One of the biggest outlays most people make is for housing. In addition, homes are illiquid—it can take a long time to sell one. If you pay too much for a house, buy one in a location that turns out to be unsatisfactory, or buy knowing that you will be moving before long, you are taking a bigger risk that you will not get out of the house what you put into it. And the potential loss is proportional to the cost of the house. Vehicles are the second most expensive outlay for many people, so the same thing holds true here, though to a lesser degree.

Insurance is a great invention. It only came into being in the last couple of centuries, but it can help us manage lots of risk. I know of more than one situation where someone overlooked a premium due date on a house or car, had a major incident, and regrettably found themselves without coverage. Accidentally letting needed coverage drop is a mistake that can cost thousands of dollars.

A third way to lose a fair amount of money is to take investment risk that you do not understand, for instance, in your retirement account. To avoid painful losses, you need to understand how different types of assets perform under various circumstances. Learn from experience with lesser amounts before making larger commitments. It may also be imprudent to buy a financial product (including certain annuity and insurance policies) that you do not comprehend. Frankly, some are so complex that an advanced degree seems necessary to figure them out.

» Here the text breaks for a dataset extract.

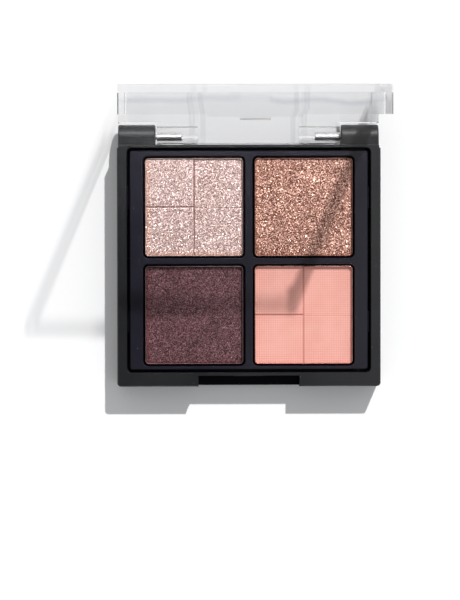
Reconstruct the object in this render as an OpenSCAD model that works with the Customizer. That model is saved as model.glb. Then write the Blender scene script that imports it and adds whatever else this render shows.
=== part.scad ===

A fourth bad idea is to cosign on a loan made to another person “to help them out.” The other person could be a child, grandchild, sibling or friend. The cosigner is obligated to repay the loan if the primary borrower does not, even though the cosigner did not benefit from the purchase. If the person wanting to make the purchase cannot qualify for the loan, it would be better to think of another way to assist than by committing to repay what they borrow. More than one relationship was destroyed by cosigning, not to mention the financial havoc it can produce.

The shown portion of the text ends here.